# Data section
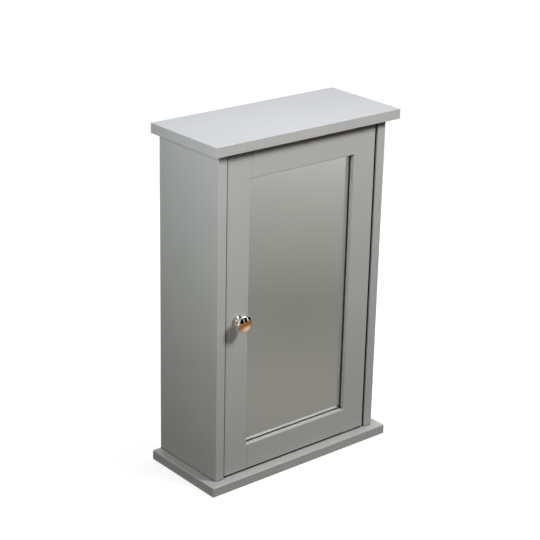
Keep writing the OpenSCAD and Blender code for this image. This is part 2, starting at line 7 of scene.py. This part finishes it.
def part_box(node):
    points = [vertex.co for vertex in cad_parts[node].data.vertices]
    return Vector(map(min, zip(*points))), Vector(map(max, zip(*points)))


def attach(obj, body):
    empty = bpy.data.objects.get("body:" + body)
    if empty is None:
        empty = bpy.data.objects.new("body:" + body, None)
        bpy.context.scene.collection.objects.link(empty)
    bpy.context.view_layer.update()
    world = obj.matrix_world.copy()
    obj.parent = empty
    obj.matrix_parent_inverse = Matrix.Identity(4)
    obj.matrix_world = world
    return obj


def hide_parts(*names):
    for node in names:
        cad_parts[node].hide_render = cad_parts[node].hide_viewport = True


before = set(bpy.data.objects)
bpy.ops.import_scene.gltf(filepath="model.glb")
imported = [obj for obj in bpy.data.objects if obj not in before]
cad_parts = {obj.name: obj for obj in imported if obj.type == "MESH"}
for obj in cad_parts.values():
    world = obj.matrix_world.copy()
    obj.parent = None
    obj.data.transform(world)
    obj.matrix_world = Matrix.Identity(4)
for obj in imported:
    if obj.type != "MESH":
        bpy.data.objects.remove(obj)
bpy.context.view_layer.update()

# Instructions for the task
Reproduce the listing in full. Keep it exactly as written.

# Right answer
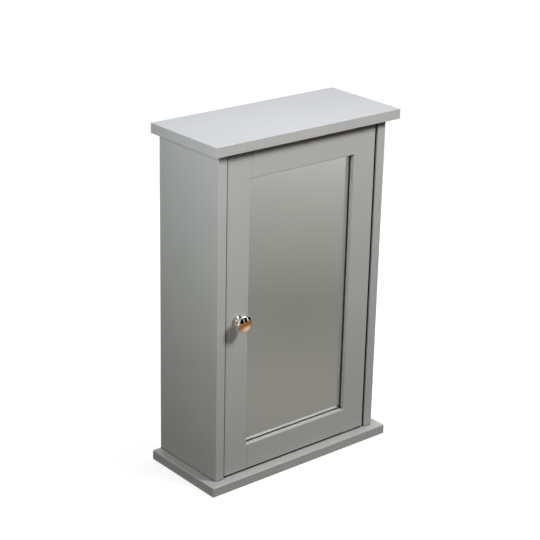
Keep writing the OpenSCAD and Blender code for this image. This is part 2, starting at line 7 of scene.py. This part finishes it.
def part_box(node):
    points = [vertex.co for vertex in cad_parts[node].data.vertices]
    return Vector(map(min, zip(*points))), Vector(map(max, zip(*points)))


def attach(obj, body):
    empty = bpy.data.objects.get("body:" + body)
    if empty is None:
        empty = bpy.data.objects.new("body:" + body, None)
        bpy.context.scene.collection.objects.link(empty)
    bpy.context.view_layer.update()
    world = obj.matrix_world.copy()
    obj.parent = empty
    obj.matrix_parent_inverse = Matrix.Identity(4)
    obj.matrix_world = world
    return obj


def hide_parts(*names):
    for node in names:
        cad_parts[node].hide_render = cad_parts[node].hide_viewport = True


before = set(bpy.data.objects)
bpy.ops.import_scene.gltf(filepath="model.glb")
imported = [obj for obj in bpy.data.objects if obj not in before]
cad_parts = {obj.name: obj for obj in imported if obj.type == "MESH"}
for obj in cad_parts.values():
    world = obj.matrix_world.copy()
    obj.parent = None
    obj.data.transform(world)
    obj.matrix_world = Matrix.Identity(4)
for obj in imported:
    if obj.type != "MESH":
        bpy.data.objects.remove(obj)
bpy.context.view_layer.update()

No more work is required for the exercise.